Chloroplasts provide a number of essential processes for the plant cell, most prominently oxygenic photosynthesis. Thus, it is important that function and biogenesis of this organelle is closely coordinated with the developmental stage and metabolic requirements of the cell. As the structural platform of oxygenic photosynthesis, the thylakoid membrane is an essential component of the cellular architecture of the chloroplast and plays an important role in its function and development. Nonetheless, many aspects of thylakoid evolution, formation, maintenance and adaptation remain widely enigmatic. Aim of our project is the identification and characterization of regulatory as well as functional components of thylakoid formation and chloroplast biogenesis as well as the analysis of their evolutionary origin.

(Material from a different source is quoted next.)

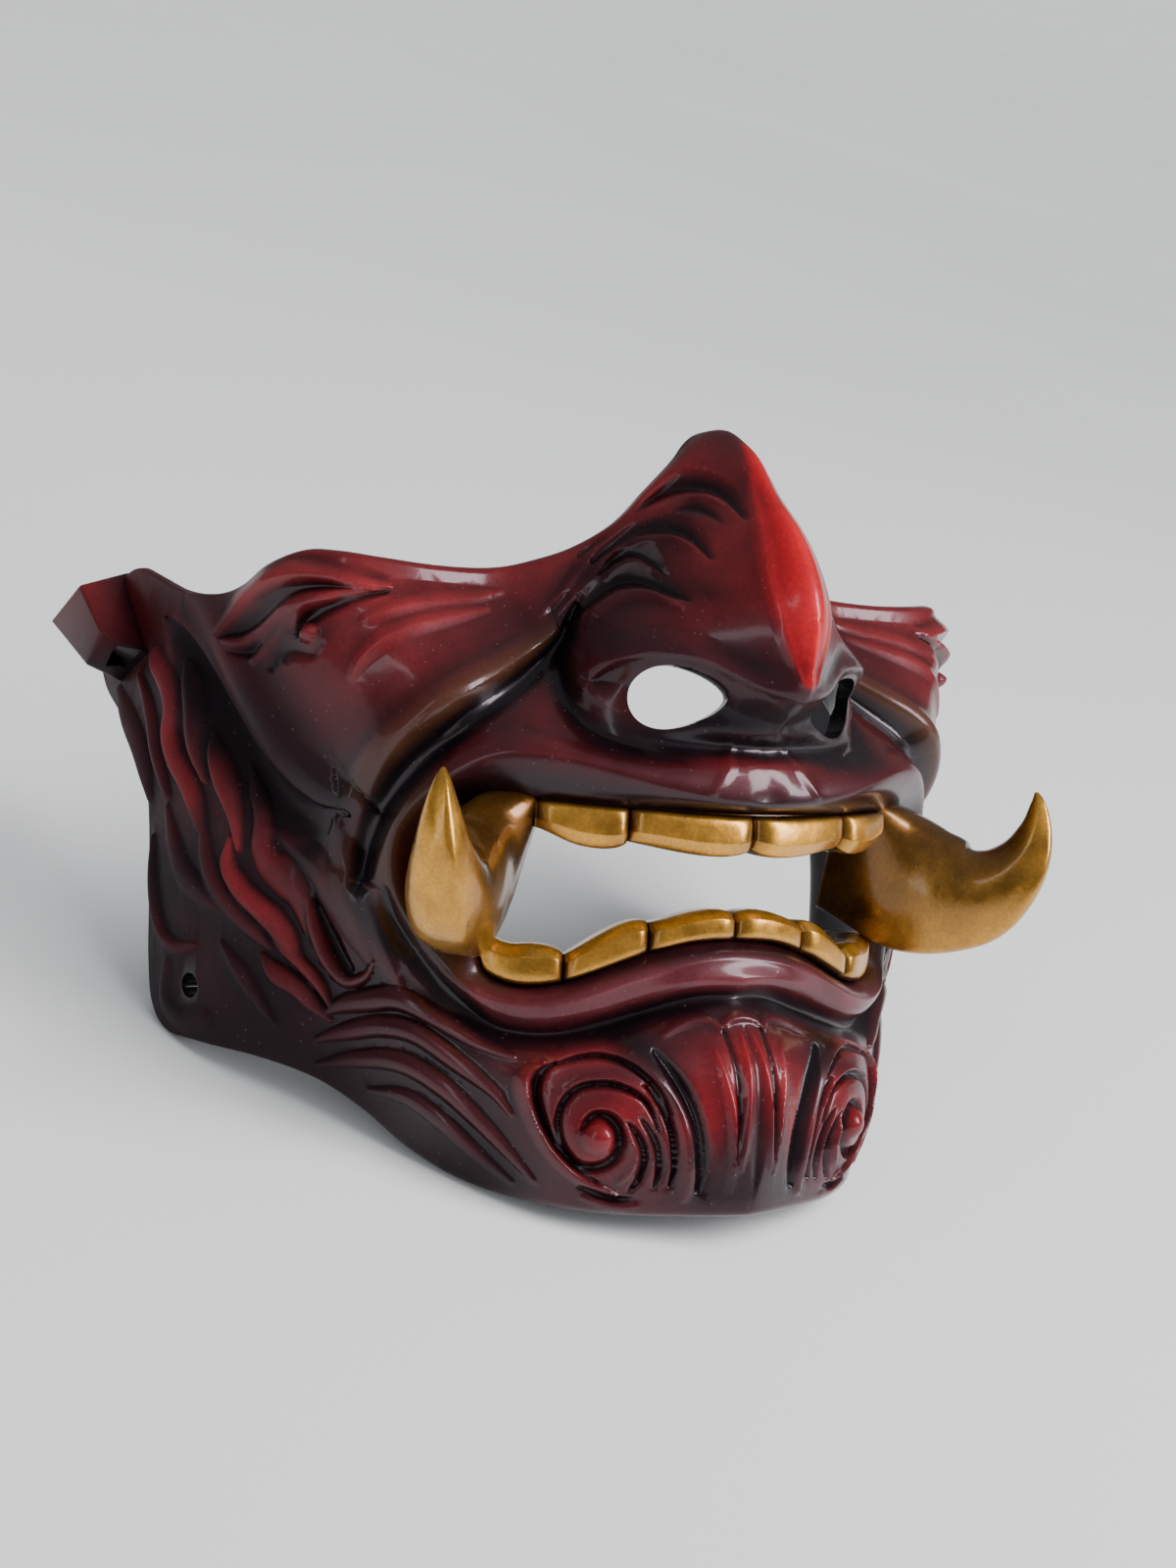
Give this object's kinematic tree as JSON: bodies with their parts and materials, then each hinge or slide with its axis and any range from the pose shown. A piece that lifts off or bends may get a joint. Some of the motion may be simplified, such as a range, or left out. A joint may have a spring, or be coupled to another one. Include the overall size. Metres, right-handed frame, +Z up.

Our research is funded by:
ITN 'COSI'
ERA-PG 'CROPP'
DAAD
The Function of Vipp1 in Thylakoid Biogenesis:
Vipp1 is a protein that evolved in cyanobacteria in close correlation to the evolution of oxygenic photosynthesis. The protein is derived from the bacterial phage shock protein, PspA, with which it shares many common features, including the presence of distinct subdomains and the formation of a large homo-oligomeric complex. In addition, a Vipp1-specific C terminal domain not found in PspA provides new functionality for the Vipp1 protein. We are currently investigating the nature of the Vipp1 complex and the exact function of Vipp1 in the biogenesis of the thylakoid membrane.
Vesicle Transport in Chloroplasts of Vascular Plants:
While many of the constituents of thylakoid formation were developed in the ancestor of today’s cyanobacteria, chloroplasts have integrated new components into this process, some of which are derived from the eukaryotic host and were adapted to their new function in the chloroplast, i.e. a vesicle transport system of eukaryotic origin found in chloroplasts of land plants. Our project is foccused on the identification of proteins involved in this transport system and in the elucidation of its function.
Calcium/Calmodulin-regulated Processes in Chloroplasts and Mitochondria:
Calcium is one of the most important second messengers of eukaryotic cells. A number of external as well as internal stimuli result in a spatial and temporary increase in calcium concentration that is detected by a number of calcium-sensitive proteins, such as calmodulin. Calmodulin modulate a wide variety of cellular processes such as gene expression, phosphorylation cascades or ion transport resulting in a cellular response to the original stimulus. The whole cell is integrated into the calcium/calmodulin network and there is growing evidence that this includes both endosymbiotic organelles. In this context, we study processes in mitochondria and chloroplast that are regulated via Ca2+/Calmodulin, including the identification and characterization of calmodulins and calmodulin-targets involved in this regulation.